Read more: US-China exposing the myth of Thucydides’ Trap

“He’s deadly earnest on becoming the most significant, consequential nation in the world,” Biden said.

Tensions have sharply risen with China over the past few years as the United States also take issue with China’s assertive military moves and human rights concerns, including what Washington has described as genocide against the mostly Muslim Uyghur minority.

Focus on cooperation

The speech marked a shift from the hawkish nationalism of his predecessor Donald Trump, with Biden repeatedly speaking of global cooperation.

“There is no wall high enough to keep the virus out,” Biden said, alluding to Trump’s cherished wall on the Mexican border.

Similar to his message on China, Biden said he did not seek worse relations with Russia.

In his first three months in office, Biden has imposed sanctions over Russia’s purported poisoning of ailing dissident Alexei Navalny and over its alleged interference in US elections and hacking operations.

But Biden has also proposed a summit in a third country with President Vladimir Putin to bring stability to relations and pointed in his speech to cooperation on climate change and the extension of New START, the last Cold war nuclear reduction treaty.
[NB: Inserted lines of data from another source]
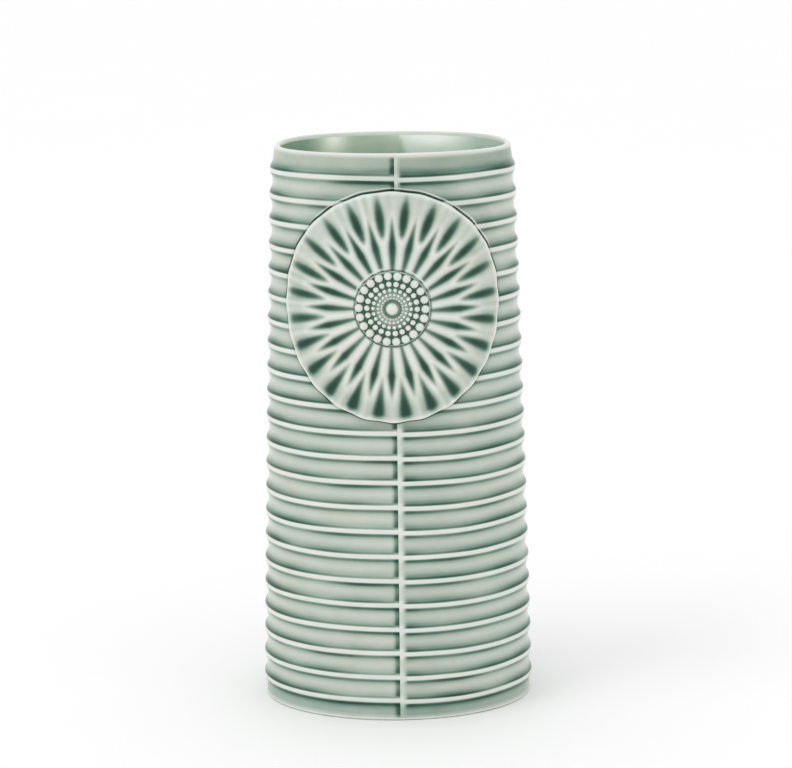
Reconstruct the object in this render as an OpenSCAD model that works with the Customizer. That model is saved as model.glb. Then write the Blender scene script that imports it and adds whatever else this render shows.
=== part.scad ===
// Oval stoneware vase: a ribbed slab wall with a lapped seam down the front, a floor slab inside
// its foot, and a pressed flower disc with a beaded button on the upper front.
// Frame: origin on the vase's axis at the level it stands on, +Z up, -Y the front.

/* [Body] */
// Height from the foot to the top of the lip
body_height = 231; // [220:1:250]
// Width over the rib crests, carried down to the foot
base_width = 112.6; // [106:0.2:124]
// Width over the rib crests, carried up to the lip
top_width = 97.6; // [94:0.2:106]
// How far the sides bulge beyond a straight taper at half height
belly = 0.4; // [0:0.1:1.5]
// Depth of the oval body as a share of its width
depth_ratio = 0.7; // [0.66:0.01:0.8]
// Thickness of the wall in the hollows between the ribs
wall_thickness = 3; // [2.6:0.1:4]
// Radius of the rounded edge of the lip
lip_round = 1.2; // [0.8:0.1:1.2]
// Radius of the rounded edge of the foot
foot_round = 0.9; // [0.5:0.1:1.2]

/* [Ribs] */
// Number of ribs from foot to lip
rib_count = 22; // [18:1:23]
// Height of the lowest rib's crest
low_rib_z = 8.6; // [6:0.1:10]
// Distance from the top rib's crest up to the lip
lip_band = 10.5; // [8:0.1:14]
// How far the crests stand out from the hollows
rib_relief = 1.1; // [0.6:0.1:1.4]
// Half the width of the flat land along a crest
rib_land = 0.8; // [0.5:0.1:1]
// How gently a rib's shoulders fall away, as a length
rib_shoulder = 1.75; // [1:0.05:2]

/* [Seam] */
// Distance of the seam's step to the right of the axis
seam_x = 0.5; // [0:0.1:3]
// Width of the raised lap beside the step
lap_width = 2; // [1:0.1:4]
// How far the lap stands out from the rib crests
lap_step = 0.2; // [0.1:0.05:0.6]
// How much of the hollows between the ribs the lap fills
lap_fill = 0.7; // [0:0.05:1]

/* [Floor] */
// Thickness of the floor slab
floor_thickness = 6; // [4:0.5:8]

/* [Flower disc] */
// Diameter of the disc, measured along its curved face
disc_diameter = 91.4; // [84:0.2:96]
// Height of the disc's centre
disc_z = 169.8; // [150:0.2:172]
// Distance of the disc's centre to the left of the axis
disc_left = 0.7; // [0:0.1:2]
// Thickness of the disc at the bottom of its hollows
plate_thickness = 1.5; // [1.2:0.1:2]
// How far the petals' ridges stand out from the hollows
petal_relief = 1.3; // [0.6:0.1:1.6]
// Number of petals
petal_count = 24; // [16:2:24]
// How far the outline swells at the end of each petal
petal_swell = 0.5; // [0:0.1:0.8]
// How far every petal's axis runs clockwise of the disc's centre
petal_swirl = 0.4; // [0:0.1:0.5]
// How far the petals' axes are aimed to the left of the disc's centre
petals_left = 0.3; // [0:0.1:0.5]
// How far the petals' axes are aimed below the disc's centre
petals_down = 0.8; // [0:0.1:1]

/* [Button] */
// Radius of the button at the centre of the flower
button_radius = 14.8; // [14.8:0.1:15.2]
// Width of the groove around the button
button_groove = 0.6; // [0.3:0.1:0.8]
// Thickness of the button
button_thickness = 1.9; // [1.5:0.1:2.5]

/* [Beads] */
// Number of beads in each ring
bead_count = 22; // [12:1:22]
// Number of rings of beads
ring_count = 5; // [1:1:5]
// Radius of the centres of the outer ring's beads
outer_ring_radius = 13; // [12.6:0.05:13]
// Radius of a bead of the outer ring
outer_bead_radius = 1.6; // [1.2:0.05:1.6]
// Each ring's radius as a share of the ring outside it
ring_shrink = 0.755; // [0.72:0.005:0.76]
// Each ring's bead radius as a share of the ring outside it
bead_shrink = 0.7; // [0.6:0.01:0.7]
// How many degrees clockwise the rings of beads are turned
bead_turn = 1.6; // [0:0.2:4]
// Distance of the rings' and the pearl's centre to the left of the button's centre
beads_left = 0.25; // [0:0.05:0.25]
// Radius of the pearl at the centre
pearl_radius = 2.55; // [1.6:0.05:2.6]
// Share of a bead's or the pearl's radius that is sunk below its seat
bead_sink = 0.3; // [0.3:0.05:0.5]

/* [Hidden] */
$fn = 180;

pale_glaze = [0.80, 0.83, 0.77];
mid_glaze = [0.66, 0.74, 0.67];
pooled_glaze = [0.36, 0.51, 0.44];
thin_glaze = [0.88, 0.90, 0.86];

rib_pitch = (body_height - lip_band - low_rib_z) / (rib_count - 1);
arc_step = 22.5;   // degrees between points on a rounded edge
bore_steps = 6;    // straight stretches that make up the bulged bore
side_step = 3;     // degrees between the corners of the floor slab
over = 1;          // how far a cutter runs past what it cuts
front = 100;       // further forward than any piece reaches
lap_gap = 0.1;     // room over the lap where the disc straddles it
lap_side_gap = 0.3; // and room beside it

// Half the width over the crests at height z
function crest_r(z) = base_width / 2 - (base_width - top_width) / 2 * z / body_height
    + 4 * belly * z / body_height * (1 - z / body_height);

// How far the surface lies inside the crests, at distance d from a crest
function rib_drop(d) =
    rib_relief * (1 - exp(-pow(max(abs(d) - rib_land, 0) / rib_shoulder, 2)));

// Half the width at the bottom of the hollows, and of the bore
function hollow_r(z) = crest_r(z) - rib_relief;
function bore_r(z) = hollow_r(z) - wall_thickness;
bore_ratio = (depth_ratio * hollow_r(body_height / 2) - wall_thickness) / bore_r(body_height / 2);

// The outer profile, from the foot's edge up to the lip. Each rib has a point at both edges of
// its land and at three places down each shoulder.
shoulder_shares = [0.34, 0.52, 0.74];
rib_offsets = concat([for (i = [2:-1:0]) -shoulder_shares[i] * rib_pitch / 2],
    [-rib_land, rib_land], [for (share = shoulder_shares) share * rib_pitch / 2]);
outer_profile = concat(
    [for (a = [-90:arc_step:0]) [hollow_r(0) - foot_round + foot_round * cos(a),
        foot_round + foot_round * sin(a)]],
    [for (i = [0:rib_count - 1], d = rib_offsets)
        let (z = low_rib_z + i * rib_pitch + d) [crest_r(z) - rib_drop(d), z]],
    [for (a = [0:arc_step:90]) [hollow_r(body_height) - lip_round + lip_round * cos(a),
        body_height - lip_round + lip_round * sin(a)]]);

// The seam's lap has shallower hollows, and runs from the foot to just below the lip's edge
lap_start = asin(seam_x / crest_r(0));
lap_turn = asin((seam_x + lap_width) / crest_r(0)) - lap_start;
lap_profile = concat([[bore_r(body_height) + over, foot_round]],
    [for (p = outer_profile) if (p[1] >= foot_round && p[1] <= body_height - lip_round)
        [p[0] + lap_fill * (crest_r(p[1]) - p[0]) + lap_step / depth_ratio, p[1]]],
    [[bore_r(body_height) + over, body_height - lip_round]]);

// The bore is straight around the floor slab, tapers above it and flares at the lip
bore_profile = concat([[0, -over], [bore_r(0), -over], [bore_r(0), floor_thickness]],
    [for (i = [0:bore_steps]) let (z = floor_thickness + over
        + i / bore_steps * (body_height - lip_round - floor_thickness - over)) [bore_r(z), z]],
    [for (a = [arc_step:arc_step:90]) [bore_r(body_height) + lip_round * (1 - cos(a)),
        body_height - lip_round + lip_round * sin(a)]],
    [[bore_r(body_height) + lip_round, body_height + over], [0, body_height + over]]);

// The disc lies on a plain tapering oval that touches the crests at the disc's height
disc_r = disc_diameter / 2;
taper = (base_width - top_width) / 2 / body_height
    - 4 * belly / body_height * (1 - 2 * disc_z / body_height);
function seat_r(z) = crest_r(disc_z) - taper * (z - disc_z);
disc_face = plate_thickness + petal_relief;
button_seat = button_radius + button_groove;
button_face = plate_thickness + button_thickness;

// The width that a length s along the curved face takes up, seen from the front
wrap_a = seat_r(disc_z) + disc_face / 2;
wrap_b = depth_ratio * seat_r(disc_z) + disc_face / 2;
wrap_samples = 16;
function wrap_speed(t) = sqrt(pow(wrap_a * cos(t), 2) + pow(wrap_b * sin(t), 2)) * PI / 180;
function sum(list, i = 0) = i < len(list) ? list[i] + sum(list, i + 1) : 0;
function wrap_length(t) =
    sum([for (i = [0.5:wrap_samples]) wrap_speed(t * i / wrap_samples)]) * t / wrap_samples;
function wrap_angle(s, t = 0, tries = 5) =
    tries == 0 ? t : wrap_angle(s, t + (s - wrap_length(t)) / wrap_speed(t), tries - 1);
function wrap_x(s) = wrap_a * sin(wrap_angle(s));

// A point at radius r and angle a clockwise from the top of the flower, seen from the front
function on_flower(r, a) = [wrap_x(r * sin(a)) - disc_left, disc_z + r * cos(a)];

// Radius and half width along a hollow, with the radii as shares of the disc's radius
inner_hollow = [[0.35, 0.7], [0.46, 1.1], [0.57, 1.5], [0.66, 0.95], [0.785, 0.1]];
outer_hollow = [[0.61, 0.1], [0.7, 1.1], [0.83, 1.6], [0.91, 1.8], [0.945, 1.1]];

// A solid oval whose surface stands out by t from the disc's seat on the crests
module stand_out(t) {
    low = disc_z - disc_r - 10;
    high = disc_z + disc_r + 10;
    ratio = (depth_ratio * seat_r(disc_z) + t) / (seat_r(disc_z) + t);
    scale([1, ratio, 1]) rotate_extrude()
        polygon([[0, low], [seat_r(low) + t, low], [seat_r(high) + t, high], [0, high]]);
}

// Extrudes an outline drawn as seen from the front, from the axis plane forwards
module forwards() {
    rotate([90, 0, 0]) linear_extrude(front) children();
}

// Everything in front of a level above the crests, inside an outline seen from the front
module in_front_of(t) {
    difference() {
        forwards() children();
        stand_out(t);
    }
}

// What lies between two such levels, inside an outline seen from the front
module layer(low_t, high_t) {
    intersection() {
        in_front_of(low_t) children();
        stand_out(high_t);
    }
}

module bore() {
    scale([1, bore_ratio, 1]) rotate_extrude() polygon(bore_profile);
}

module wall() {
    color(pale_glaze) difference() {
        scale([1, depth_ratio, 1]) union() {
            rotate_extrude() polygon(concat([[0, 0]], outer_profile, [[0, body_height]]));
            rotate_extrude(angle = lap_turn, start = lap_start - 90) polygon(lap_profile);
        }
        bore();
    }
}

module floor_slab() {
    color(mid_glaze) linear_extrude(floor_thickness)
        polygon([for (a = [0:side_step:359]) bore_r(0) * [cos(a), bore_ratio * sin(a)]]);
}

// A point of the flower at radius r, a distance aside clockwise of the axis of the petal at angle a
function beside_petal(r, a, aside) =
    on_flower(r, a + asin((aside + petal_swirl - petals_left * cos(a) + petals_down * sin(a)) / r));

// One hollow of the flower: an outline between two radii, along the petal axis at angle a
module hollow(shape, a) {
    polygon(concat(
        [for (p = shape) beside_petal(p[0] * disc_r, a, p[1])],
        [for (i = [len(shape) - 1:-1:0]) beside_petal(shape[i][0] * disc_r, a, -shape[i][1])]));
}

module disc_outline() {
    polygon([for (a = [0:90 / petal_count:359.9])
        on_flower(disc_r - petal_swell * (1 - cos(a * petal_count)) / 2, a)]);
}

module button_outline(r) {
    polygon([for (a = [0:6:354]) on_flower(r, a)]);
}

module flower_disc() {
    turn = 360 / petal_count;
    color(pale_glaze) difference() {
        layer(0, disc_face) disc_outline();
        in_front_of(plate_thickness) {
            button_outline(button_seat);
            for (i = [0:petal_count - 1]) {
                hollow(inner_hollow, i * turn);
                hollow(outer_hollow, (i + 0.5) * turn);
            }
        }
        intersection() {
            stand_out(lap_step + lap_gap);
            forwards() translate([seam_x + lap_width / 2, disc_z])
                square([lap_width + 2 * lap_side_gap, disc_diameter + 2 * over], center = true);
        }
    }
}

module centre_button() {
    color(pooled_glaze) layer(plate_thickness, button_face) button_outline(button_radius);
}

// A bead of radius r that stands square on the button, at radius ring_r and angle a in the rings
module bead(r, ring_r, a) {
    p = on_flower(ring_r, a) - [beads_left, 0];
    half_width = seat_r(p[1]) + button_face;
    half_depth = half_width * (depth_ratio * seat_r(disc_z) + button_face)
        / (seat_r(disc_z) + button_face);
    y = half_depth * sqrt(1 - pow(p[0] / half_width, 2));
    lean = atan(depth_ratio * taper);
    turn = atan(p[0] / pow(half_width, 2) / (y / pow(half_depth, 2)));
    translate([p[0], -y, p[1]]) rotate([-lean, 0, turn]) difference() {
        translate([0, bead_sink * r, 0]) sphere(r);
        translate([-2 * r, 0, -2 * r]) cube(4 * r);
    }
}

module bead_ring(i) {
    color(thin_glaze) for (k = [0.5:bead_count])
        bead(outer_bead_radius * pow(bead_shrink, i - 1),
            outer_ring_radius * pow(ring_shrink, i - 1), bead_turn + k * 360 / bead_count);
}

module centre_pearl() {
    color(thin_glaze) bead(pearl_radius, 0, 0);
}

wall();
floor_slab();
flower_disc();
centre_button();
for (i = [1:ring_count])
    bead_ring(i);
centre_pearl();
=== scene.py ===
"""Looks of the oval stoneware vase: the ribbed wall with its lapped seam, the floor slab, the flower
disc, the button, its beads and the pearl, each under a celadon glaze that runs thin and pale on the
edges and pools dark in the hollows. The pieces' lengths are in mm here and go to metres as each mesh
is made. The studio and the camera are in metres."""

import math

import bpy
import numpy as np
from mathutils import Matrix, Vector


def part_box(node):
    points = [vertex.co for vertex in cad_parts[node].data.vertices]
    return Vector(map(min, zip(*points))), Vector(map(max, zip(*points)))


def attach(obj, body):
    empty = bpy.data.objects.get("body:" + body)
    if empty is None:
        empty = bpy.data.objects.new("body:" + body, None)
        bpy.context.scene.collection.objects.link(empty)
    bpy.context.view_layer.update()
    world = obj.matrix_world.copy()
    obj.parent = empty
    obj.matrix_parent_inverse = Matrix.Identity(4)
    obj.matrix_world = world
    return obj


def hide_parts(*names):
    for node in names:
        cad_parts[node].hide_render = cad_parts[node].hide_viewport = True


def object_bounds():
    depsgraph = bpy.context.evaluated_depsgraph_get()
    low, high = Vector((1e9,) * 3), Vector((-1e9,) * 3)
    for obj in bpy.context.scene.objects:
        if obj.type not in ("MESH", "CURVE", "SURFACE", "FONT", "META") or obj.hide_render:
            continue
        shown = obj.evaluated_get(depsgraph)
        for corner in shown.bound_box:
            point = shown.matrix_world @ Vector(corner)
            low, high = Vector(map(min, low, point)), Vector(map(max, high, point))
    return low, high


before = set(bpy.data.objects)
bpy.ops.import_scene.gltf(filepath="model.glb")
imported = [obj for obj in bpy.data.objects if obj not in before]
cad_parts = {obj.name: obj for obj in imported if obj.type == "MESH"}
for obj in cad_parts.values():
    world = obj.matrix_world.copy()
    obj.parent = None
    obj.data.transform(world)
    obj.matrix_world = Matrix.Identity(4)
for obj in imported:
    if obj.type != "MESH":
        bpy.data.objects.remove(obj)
cad_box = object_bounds()

MM = 0.001
TURN = 2 * math.pi
rng = np.random.default_rng(22)

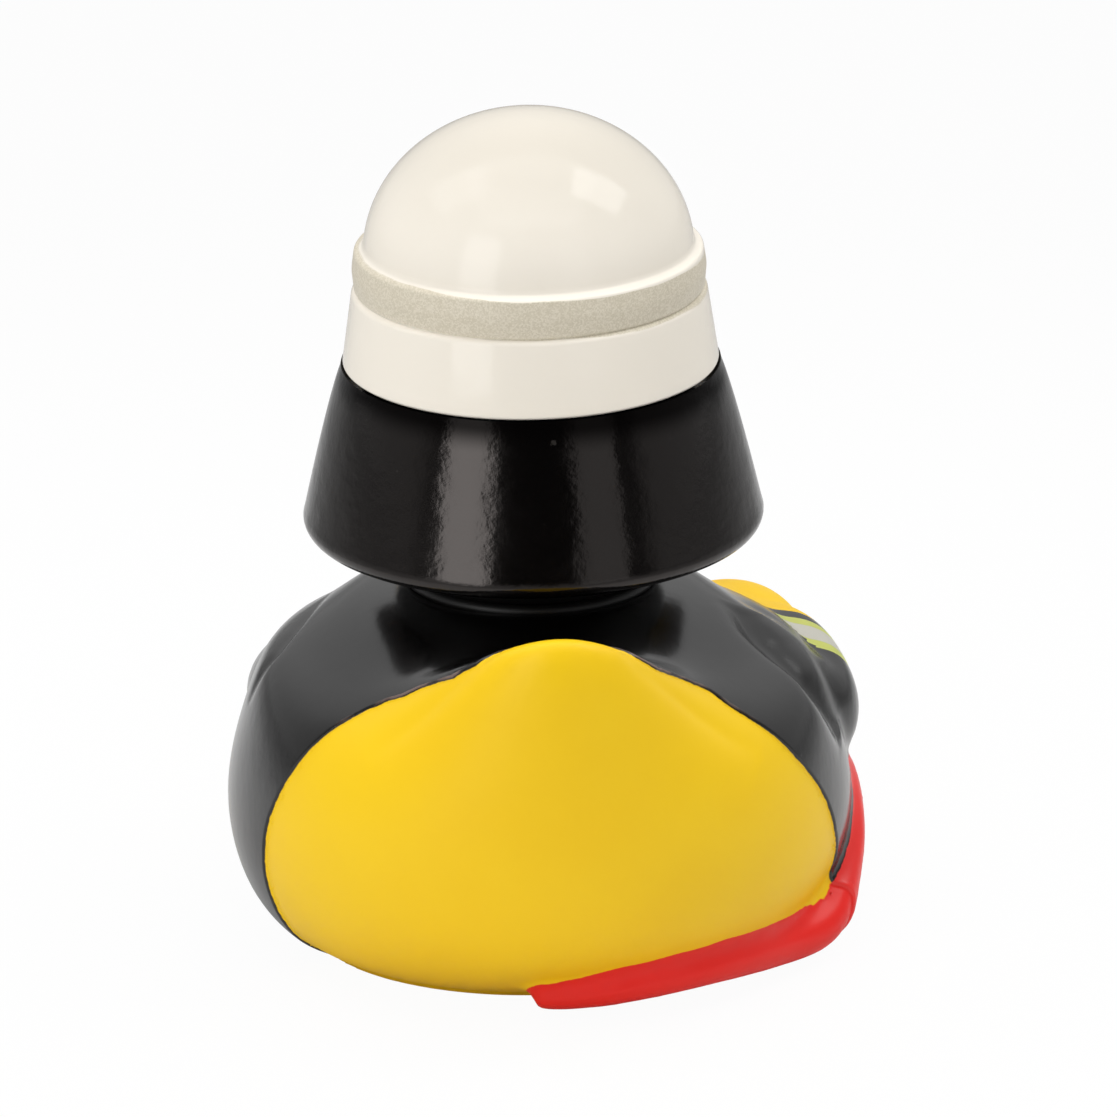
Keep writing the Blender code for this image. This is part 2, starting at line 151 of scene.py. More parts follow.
# How finely the forms are made.
SKIN_VOXEL = 0.00056
TORSO_LEVELS = 4
TUBE_SIDES = 12
TUBE_LEVELS = 3
ROPE_STEPS = 8
BALL_SEGMENTS = 128
BALL_RINGS = 64
HELMET_SIDES = 256
NECK_SIDES = 128
NOZZLE_SIDES = 96
GUARD_STEPS = 160
GUARD_CAP_STEPS = 6

# Where the skin is evened out: near a seam of two forms, and on the saddle under the neck.
SEAM_REACH = 0.0022
SEAM_ROUNDS = 45
SADDLE_HEIGHT = 0.0365
SADDLE_HEIGHT_FADE = 0.0030
SADDLE_RADIUS = 0.0275
SADDLE_RADIUS_FADE = 0.0040
SADDLE_ROUNDS = 150
SADDLE_VOXEL = 0.0008

# The jacket's hem: its step, how far from it the faces are finer, and where it stops low down.
HEM_STEP = 0.00038
HEM_STEP_START = 0.00030
HEM_STEP_WIDTH = 0.00042
HEM_REFINED = 0.0009
HEM_WAVER = 0.00013
HEM_EVENED_FROM = 0.0005
HEM_STEP_FROM = 0.0003

# How far the paint of the arms reaches past them, and that of the hose at lengths along it.
ARM_PAINT_SPREAD = 0.0005
HOSE_PAINT_LENGTHS = (0.000, 0.008, 0.032, 0.040)
HOSE_PAINT_SPREAD = (0.0005, 0.0012, 0.0012, 0.0003)

# How far back the jacket's hem lies at each height, in millimetres, on the duck's two sides.
HEM_LEFT = ((0, 3, 6, 10, 16, 21, 26, 30, 34, 38, 42),
            (8.0, 10.4, 12.6, 14.2, 15.8, 16.9, 18.6, 20.2, 21.8, 24.0, 26.0))
HEM_TAIL = ((0, 7, 9, 11.4, 14.7, 18.2, 21), (31.5, 33.0, 33.2, 31.5, 27.6, 24.8, 23.5))
HEM_RIGHT = ((0, 7, 10, 13, 17, 22.5, 28.5, 33.5, 39),
             (12.4, 11.6, 11.8, 13.2, 16.1, 19.0, 22.3, 24.3, 26.0))

# Over what width and height the sides and the tail's part of the hem pass into each other.
HEM_SIDE_BLEND = 0.016
TAIL_HEM_HEIGHT = 36.5
TAIL_HEM_BLEND = 2.5
HEM_SLANT = 0.93

# Creases pressed into the vinyl: places, depth and half width, in millimetres, and sharpness.
CREASES = (
    # The hollow between the back and the right upper arm.
    (((-24.5, 0.0, 38.0), (-26.4, 4.4, 37.0), (-28.8, 6.4, 35.6), (-31.8, 8.2, 32.6),
      (-34.2, 7.2, 28.8), (-35.6, 6.4, 25.0)), 1.9, 3.0, 2.0),
    # Between the back and the left shoulder.
    (((22.1, -12.2, 36.5), (23.9, -9.2, 36.4), (26.9, -4.2, 36.1), (29.4, -0.6, 34.8),
      (30.9, -0.3, 32.9), (31.8, -0.1, 30.8), (32.4, 0.2, 28.5)), 0.8, 0.9, 1.2),
    # Down both flanks of the tail.
    (((6.0, 33.8, 47.2), (8.4, 33.8, 45.7), (10.6, 33.0, 43.5), (12.5, 31.9, 41.4),
      (15.3, 30.4, 38.0), (18.1, 28.9, 35.1), (20.6, 27.5, 32.2)), 0.8, 1.6, 1.0),
    (((-7.0, 35.0, 47.2), (-9.2, 34.7, 44.7), (-11.1, 33.3, 42.9), (-14.0, 31.5, 39.9),
      (-17.3, 29.8, 36.5), (-20.0, 28.7, 34.0), (-23.4, 27.0, 30.8)), 0.8, 1.6, 1.0),
)


# Mesh helpers.

def new_object(name, data):
    thing = bpy.data.objects.new(name, data)
    bpy.context.scene.collection.objects.link(thing)
    return thing


def mesh_object(name, points, faces):
    data = bpy.data.meshes.new(name)
    data.from_pydata([tuple(point) for point in points], [], faces)
    shape = bmesh.new()
    shape.from_mesh(data)
    bmesh.ops.recalc_face_normals(shape, faces=shape.faces)
    shape.to_mesh(data)
    shape.free()
    return new_object(name, data)


def smooth(thing):
    thing.data.shade_smooth()
    return thing


def bake_modifiers(thing):
    """Replace an object's mesh by what its modifiers make of it."""
    graph = bpy.context.evaluated_depsgraph_get()
    graph.update()
    data = bpy.data.meshes.new_from_object(thing.evaluated_get(graph))
    thing.modifiers.clear()
    thing.data = data
    return thing


def subdivide(thing, levels):
    modifier = thing.modifiers.new("smooth", "SUBSURF")
    modifier.levels = levels
    modifier.render_levels = levels
    return bake_modifiers(thing)


def cut(thing, other):
    """Take another object's shape out of an object."""
    modifier = thing.modifiers.new("cut", "BOOLEAN")
    modifier.operation = "DIFFERENCE"
    modifier.solver = "EXACT"
    modifier.object = other
    return bake_modifiers(thing)


def remove(*things):
    for thing in things:
        bpy.data.objects.remove(thing, do_unlink=True)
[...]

“I made very clear to Putin that we are not going to seek escalation but their actions will have consequences,” Biden said.

Read more: Ukraine accuses Russia of massing troops on border, US warns Moscow

Flipping the language of George W. Bush when used the same platform nearly two decades ago to assail an “axis of evil,” Biden vowed diplomacy on the “serious threat” of the nuclear programs of both Iran and North Korea.

“We’ll be working closely with our allies to address the threats posed by both of these countries through diplomacy and stern deterrence,'” Biden said.

The United States is holding indirect talks with Iran in Vienna in a bid to re-enter a denuclearization accord trashed by Trump.

The Biden administration is separately reviewing policy on North Korea after Trump’s unusually personal diplomacy that included three meetings with leader Kim Jong Un.

Read more: Choosing US over China is strategic madness for Pakistan

Vowing to exert US leadership, Biden also said he was reasserting US priorities by ending “the forever war” in Afghanistan — where he is pulling out remaining troops after 20 years.